Various non-edible portions of a whitetail can be utilized, including the hooves, hide, tail and bones. Without question though, the most appealing approaches come from use of precisely that attribute of a buck which draws the most hunter attention—its antlers. Not only are a whitetail’s antlers the first thing likely to catch a hunter’s attention; those racks provide the most varied options for anyone anxious to turn creative with what can’t be eaten. Antlers even have one little “extra” not associated with other parts of the deer covered here. Shed hunting in the spring can be great fun, something anyone who has participated in woodland tramps in search of elusive bounty from the earth such as morel mushrooms or ginseng roots will readily understand. The discovery of dropped antlers has yet another benefit in that it sends meaningful messages to the hunter when it comes to spots he might want to hunt and perhaps knowledge that there’s a fine buck calling the area home.

Yet such considerations are just fringe benefits. It’s the endless potential offered by antlers that can be a real joy, one with the potential to stretch a few weeks when the hunting season is open to year-around activity. So diverse is the list of possibilities for working with antlers it can rival the length of a checklist the gear-crazy hunter makes for himself to be sure he does head out on the first day of the season lacking some piece of “essential” paraphernalia. Whether from a deer you have killed a shed you have found, or whether it’s five-inch protrusions from a yearling or an impressive rack from a buck in his prime, there are virtually endless possibilities awaiting the craftsman. About the only limitation on the use of antlers is one’s level of skill and imagination. Here are some suggested projects and usages for antlers, and I’m betting most readers can readily think of a number more.

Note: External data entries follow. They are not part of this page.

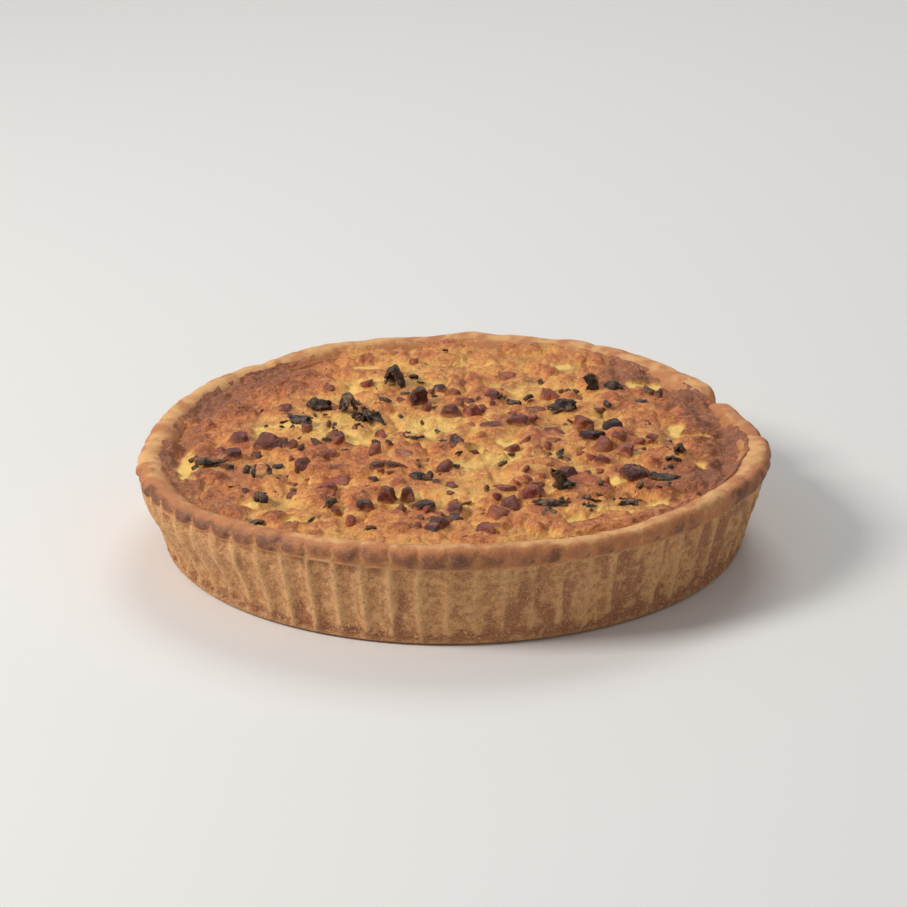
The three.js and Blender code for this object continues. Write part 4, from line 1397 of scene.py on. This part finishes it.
# %% Make the leek pieces
def strip_direction(node):
    """Which way a strip was drawn along. Its cut ends face exactly along it and its other faces
    exactly across, so along that direction every face's slope is nearly 0 or 1."""
    faces = node_faces(node)
    normal = np.cross(faces[:, 1] - faces[:, 0], faces[:, 2] - faces[:, 0])
    area = np.linalg.norm(normal, axis=1)
    unit = normal / np.maximum(area, 1e-9)[:, None]
    turns = np.radians(np.arange(0, 180, 1.0))
    ways = np.stack([np.cos(turns), np.sin(turns)], axis=-1)
    slopes = np.abs(unit[:, :2] @ ways.T)
    doubt = (area[:, None] * slopes * (1 - slopes)).sum(axis=0)
    return ways[np.argmin(doubt)]


def strip_frame(node):
    """Kind, middle, directions and size of a leek strip, from its CAD node, in mm."""
    kind = node.split("_")[1]
    along = toppings[node]["along"] if kind == "blade" else strip_direction(node)
    side = np.array([-along[1], along[0]])
    plan = node_points(node)[:, :2] / MM
    reach = plan @ np.stack([along, side], axis=1)
    centre = (reach.min(axis=0) + reach.max(axis=0)) / 2
    size = reach.max(axis=0) - reach.min(axis=0)
    return kind, centre @ np.stack([along, side]), along, side, size


def leek_piece(node, number):
    """One leek piece for one CAD node, set on its place. The ribbons' paths run across it."""
    kind, middle, along, side, size = strip_frame(node)
    topping = toppings[node]
    rise = topping["high"] - topping["low"]
    leek_luck = np.random.default_rng(900 + number)
    local, attributes = ribbon_rings(kind, size[0], size[1], rise + LEEK_SINK, leek_luck, 610 + 9 * number)
    plan = middle + local[..., :1] * along + local[..., 1:2] * side
    points = np.concatenate([plan, topping["low"] - LEEK_SINK + local[..., 2:]], axis=-1)
    attributes["green"] = leek_luck.uniform(0.0, 0.9, (RIBBONS, 1, 1)) * np.ones(points.shape[:-1])
    return joined_rings(node + "_strip", points * MM, attributes, LEEK)


for number, node in enumerate(leek_nodes):
    strip = leek_piece(node, number)
    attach(strip, "root")
    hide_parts(node)
print(len(leek_nodes), "leek pieces made, each of", RIBBONS * RIBBON_ROWS * RIBBON_COLUMNS * 4, "triangles")

# %% [markdown]
# ## Shreds, herbs and crumbs
# Small shreds of leek and flecks of dried herb lie all over the custard, and pale crumbs of dough stick to
# the foot of the wall. Each kind is one piece.

# %% Make the small shreds of leek
# right of the middle, behind the middle, length across, all in mm
LARGER_SHREDS = [
    (-81, 36, 4), (-62, 29, 5), (-105, -26, 3), (-68, -39, 4), (-17, 71, 4), (-14, 66, 4), (-8, 51, 3),
    (-29, 44, 5), (26, 39, 6), (32, 41, 4), (84, 58, 5), (79, 37, 7), (-63, -60, 4), (-48, -77, 6),
    (5, -73, 4), (37, -89, 8), (45, -63, 5), (57, -65, 4), (88, -15, 7), (90, -30, 6), (86, -36, 5),
    (42, -20, 7), (-83, -35, 5), (-77, -90, 11), (20, -30, 4), (13, -62, 3),
]
shred_list = np.array(LARGER_SHREDS, float)
leek_middles = np.array([toppings[name]["middle"] for name in leek_nodes])
near_leek = scatter_places(46, leek_middles, 8.0, 51, 0.4)
anywhere = scatter_places(40, np.zeros((1, 2)), 60.0, 52)
shred_places = np.concatenate([shred_list[:, :2], near_leek, anywhere])
shred_luck = np.random.default_rng(53)
shred_count = len(shred_places)
shred_length = np.concatenate([
    shred_list[:, 2], shred_luck.uniform(1.8, 4.5, shred_count - len(shred_list)),
])
SHRED_ROWS, SHRED_COLUMNS = 6, 4
SHRED_HALF_THICKNESS = 0.28


def shred_rings():
    """Closed strips, four points over and four back: a curled middle line across, narrowing to the
    ends, with the middle raised and each strip bent by its own amount."""
    s = np.linspace(-1, 1, SHRED_ROWS)[None, :, None]
    t = np.linspace(-1, 1, SHRED_COLUMNS)[None, None, :]
    length = shred_length[:, None, None] / 2
    width = length * shred_luck.uniform(0.35, 0.75, (shred_count, 1, 1))
    bend = shred_luck.uniform(-0.5, 1.1, (shred_count, 1, 1))
    rough = shred_luck.uniform(-0.22, 0.22, (shred_count, SHRED_ROWS, SHRED_COLUMNS))
    y = width * t * (1 - 0.35 * s**2) * (1 + rough)
    x = length * s * (1 + rough[:, ::-1])
    z = bend * width * (1 - t**2) + 0.35 * length * (1 - s**2) * bend + 0.4 * length * rough
    over = np.stack([x, y, z + SHRED_HALF_THICKNESS], axis=-1)
    back = np.stack([x, y, z - SHRED_HALF_THICKNESS], axis=-1)[:, :, ::-1]
    return np.concatenate([over, back], axis=2)


shred_local = shred_rings()
shred_points = set_down(
    shred_local, shred_places, shred_luck.uniform(-0.8, 0.1, shred_count),
    shred_luck.uniform(0, 2 * np.pi, shred_count), shred_luck.uniform(0, 0.7, shred_count),
    shred_luck.uniform(0, 2 * np.pi, shred_count),
)
# a painted grey sheen, at random on the shreds
shred_attributes = {
    "rib_sheen": shred_luck.uniform(0, 1, (shred_count, SHRED_ROWS, 2 * SHRED_COLUMNS)),
    "edge": np.zeros((1, 1, 1)),
    "green": shred_luck.uniform(0, 1, (shred_count, 1, 1)),
}
small_leek = joined_rings("small_leek", shred_points * MM, shred_attributes, LEEK)
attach(small_leek, "root")
print(shred_count, "shreds,", len(small_leek.data.polygons), "faces")

# %% Make the herb flecks
FLECKS = 170
FLECK_RADIUS = 110.0                # the flecks lie evenly inside this circle
fleck_luck = np.random.default_rng(61)
fleck_radius = FLECK_RADIUS * np.sqrt(fleck_luck.uniform(0, 1, FLECKS))
fleck_turn = fleck_luck.uniform(0, 2 * np.pi, FLECKS)
fleck_places = np.stack([fleck_radius * np.cos(fleck_turn), fleck_radius * np.sin(fleck_turn)], axis=-1)
fleck_size = fleck_luck.uniform(0.35, 0.95, FLECKS)[:, None, None, None]
fleck_local = directions(2, 5) * [1.0, 0.55, 0.4] * fleck_size
fleck_points = set_down(
    fleck_local, fleck_places, np.full(FLECKS, 0.05), fleck_luck.uniform(0, 2 * np.pi, FLECKS),
    fleck_luck.uniform(0, 0.5, FLECKS), fleck_luck.uniform(0, 2 * np.pi, FLECKS),
)
fleck_attributes = {
    "rib_sheen": np.zeros((1, 1, 1)),
    "edge": np.zeros((1, 1, 1)),
    "green": fleck_luck.uniform(0, 1, (FLECKS, 1, 1)),
}
herb_flecks = joined_rings("herb_flecks", fleck_points * MM, fleck_attributes, LEEK)
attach(herb_flecks, "root")
print(FLECKS, "herb flecks")

# %% Make the crumbs on the wall
CRUMBS = 520
crumb_luck = np.random.default_rng(67)
wall_rows = np.flatnonzero(on_wall & (section_place > 5))
crumb_column = crumb_luck.integers(0, COLUMNS, CRUMBS)
rows_up = (crumb_luck.exponential(0.16, CRUMBS) * len(wall_rows)).astype(int)
crumb_row = wall_rows[np.minimum(rows_up, len(wall_rows) - 4)]
crumb_middle = to_points(pastry_radius, pastry_height)[crumb_row, crumb_column] / MM
crumb_middle[:, 2] = np.maximum(crumb_middle[:, 2], 0.8)
crumb_size = crumb_luck.uniform(0.28, 0.62, CRUMBS)[:, None, None, None]
uneven = crumb_luck.uniform(0.75, 1.25, (CRUMBS, 3, 5, 1))
crumb_points = crumb_middle[:, None, None] + directions(3, 5) * crumb_size * uneven
crumb_attributes = {key: np.zeros((1, 1, 1)) for key in pastry_attributes}
crumb_attributes["flour_and_highlight"] = crumb_luck.uniform(0.4, 1.0, (CRUMBS, 1, 1))
crumb_attributes["crumbs"] = np.ones((1, 1, 1))
crumbs_piece = joined_rings("wall_crumbs", crumb_points * MM, crumb_attributes, pastry.data.materials[0])
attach(crumbs_piece, "root")
print(CRUMBS, "crumbs,", len(crumbs_piece.data.polygons), "faces")
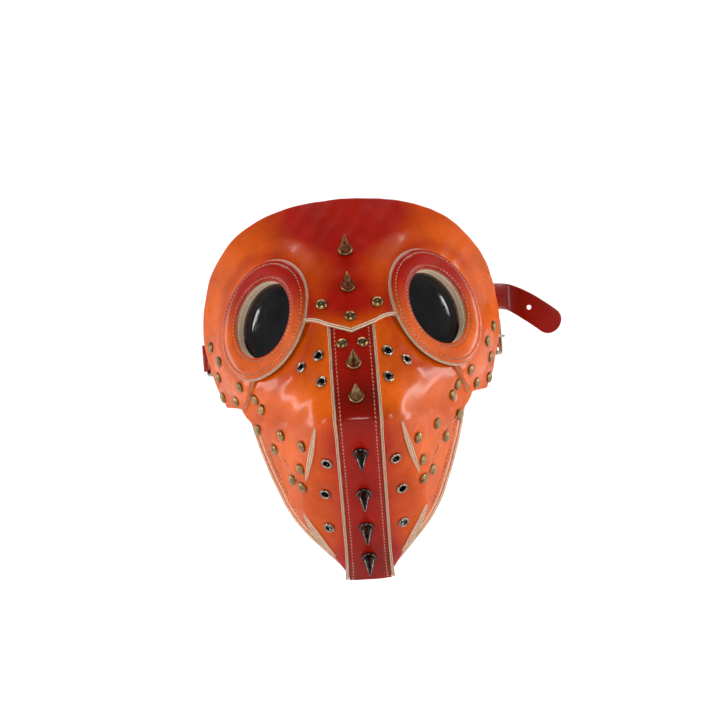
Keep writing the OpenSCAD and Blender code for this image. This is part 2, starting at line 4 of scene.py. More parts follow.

Ideas for Crafting with Deer Antlers
On the decorative side of things are, in no particular order of importance or ease of creation, centerpieces for the hunter’s table, napkin holders, wall hangings, candle holders, wreathes, rustic door handles of the drop-latch type, holders for rolls of toilet paper, light fixtures, pulls at the bottom of string- or chain-operated light switches of the old-fashioned sort, tips for bolo ties, sections cut for costume jewelry, bits of tine to add a decorative flair to hat bands, the end of a tine as part of a key ring, and much more. Then there’s scrimshaw, where an artist can take a larger section from the base of a heavy-antlered deer, flatten out a portion of it, and have a carving surface as appealing in its own way as an elephant tusk, walrus tusk or whale bone—and the raw material is far more readily available.
deer antler crafts


Practical Uses for Deer Antlers
While many of these suggestions have their utilitarian side, there are other uses which utilize antlers in a highly practical fashion. Some suggestions in this regard include fasteners for a deerskin jacket or possibles bag; handles for fixed blade knives, kitchen cutlery or other utensils; or a base for displaying something like a small, framed photograph or an ornate turkey call.

Mention of the wild turkey brings another range of antler artisanship to the forefront. A section from an decent buck’s main beam sawn to a length of about five inches, with a protruding tine in the middle (again, sawn off) so it fits fitting between one’s middle and ring finger, offers a starting point for a dandy turkey tote. Just bore a hole through the middle at a 90-degree angle to the protruding portion of tine and outfit it with stout cord or a section of deer rawhide. You have the perfect way to sling a fine longbeard over your shoulder and carry it from the spring woods.

Another possibility is to bore out the center of an antler section to serve as the trumpet end of a suction call for turkey hunting. Fitted with a wingbone it becomes a delightfully different and perfectly functional yelper. It may have neither the resonance nor the “carry” of a true wingbone call, but for certain sounds, such as muted clucks, tree yelps and the soft “pitts” hens make as they awaken, it’s a dandy asset in the greening-up woods of spring.